Perhaps my cavalier attitude towards water is just reaping what was sown when I was a young girl living in a house in the country with pipes that had a tendency to freeze during the winter months. It was persisted again and again to us kids to leave the tap running a little in the kitchen and never ever use the “small” flush no matter how small the number lest the drain pipes clog, and the plumber was not cheap even in the Eighties.


So, here we are, these are some of my favorite environmental pros and cons. I have no idea what all this comes down to, what the final tally of my situation is, environment-wise. Am I a planetary horror show, or do I actually practice what I preach?

I’d like to think the odds are in my favor as a nature lover, but admittedly there is some definite side-stepping occasionally from my so-called green living, so I can’t in good conscience call myself any kind of eco-purist.
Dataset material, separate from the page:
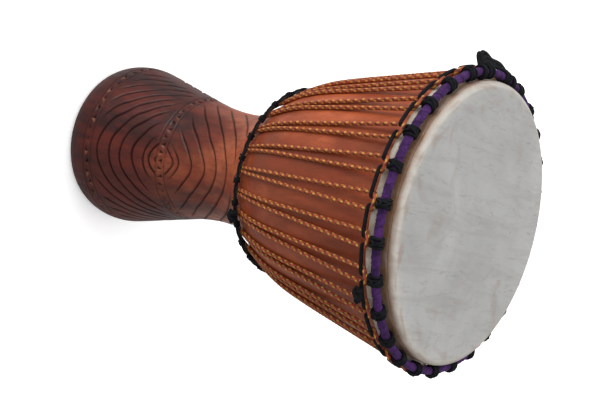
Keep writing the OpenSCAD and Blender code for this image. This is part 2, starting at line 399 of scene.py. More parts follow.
def rope_look():
    """Eight-strand braid: yellow and red-orange strands one way, orange and maroon the other, with painted
    shade along each strand's edges.
    """
    look = Look("orange_rope")
    uv = look.add("ShaderNodeSeparateXYZ", {0: look.place.outputs["UV"]})
    u, v = uv.outputs["X"], uv.outputs["Y"]
    right = look.math("ADD", v, u)
    left = look.math("SUBTRACT", v, u)
    right_cell, left_cell = look.math("FLOOR", right), look.math("FLOOR", left)
    over = look.math("PINGPONG", look.math("ADD", right_cell, left_cell), 1.0)
    right_even = look.math("PINGPONG", right_cell, 1.0)
    left_even = look.math("PINGPONG", left_cell, 1.0)
    right_colour = look.blend(right_even, (0.62, 0.31, 0.05), (0.36, 0.048, 0.020))
    left_colour = look.blend(left_even, (0.38, 0.085, 0.024), (0.105, 0.016, 0.010))
    colour = look.blend(over, right_colour, left_colour)
    cell = look.add("ShaderNodeCombineXYZ", {0: right_cell, 1: left_cell}).outputs[0]
    worn = look.add("ShaderNodeTexWhiteNoise", {"Vector": cell}, noise_dimensions="3D").outputs[0]
    colour = look.blend(look.span(worn, 0.3, 1.0, 0.0, 0.4), colour, (0.20, 0.045, 0.018))
    right_across = look.math("MULTIPLY", look.math("FRACT", right), look.math("SUBTRACT", 1.0, over))
    across = look.math("ADD", right_across, look.math("MULTIPLY", look.math("FRACT", left), over))
    # Painted shade: each strand darkened towards its edges, where it meets the next.
    edge = look.math("ABSOLUTE", look.math("SUBTRACT", across, 0.5))
    colour = look.tint(colour, look.span(edge, 0.32, 0.5), 0.65, (0.06, 0.012, 0.008))
    patch = look.noise(look.at, 45, 4, 0.6)
    colour = look.tint(colour, look.span(patch, 0.45, 0.75), 0.35, (0.22, 0.045, 0.02))
    fuzz = look.noise(look.at, 2400, 2, 0.6)
    return look.finish(colour, 0.6, look.bump(fuzz, 0.0003, 0.5), Specular_IOR_Level=0.3)


def steel_look():
    """Drawn steel rod with a little surface rust."""
    look = Look("steel_rod")
    rust = look.span(look.noise(look.at, 140, 5, 0.65), 0.52, 0.68)
    scratch = look.noise(look.at, 900, 3, 0.6)
    colour = look.blend(look.math("MULTIPLY", rust, 0.7), (0.42, 0.42, 0.43), (0.16, 0.06, 0.03))
    return look.finish(colour, look.span(rust, 0, 1, 0.32, 0.8), look.bump(scratch, 0.0002, 0.4),
                       Metallic=look.span(rust, 0, 1, 1.0, 0.3))


# ---------------------------------------------------------------- wooden shell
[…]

I try my best. And what Tillman said all those years ago about the planet going rings in my ears at regular intervals, so at least I think about doing the right thing whenever I can.

I don’t know if this exactly counts, but in my book, there is one more major pro I feel I should tell you. Talking to Weaver the other day at work I rampaged on and on about how in my parents’ co-op the caretakers had just one morning up and cut all the enormous, ancient pine trees to the ground, the only greenery in the otherwise sad and bare yard, in order to be able to fit some large construction equipment there to do some terrible devil’s work I’m sure. My parents were livid with resentment and so was I. Mother said father was so beside himself he almost cried seeing the barren land and the once beautiful, majestic trees lying on the ground, every one of them. Weaver’s reply was heart-wrenching: “I know, it’s horrible! Where do all these tree-haters come from? I mean when they took the old birch from our yard, I cried. It’s hateful and despicable! I totally get your parents crying.”

And she is right. It is hateful and despicable. If they ever try to take the pine trees from my yard, I’ll be waiting with handcuffs and chains and the Six O’Clock News team.




Inspired by and dedicated to Helmi L.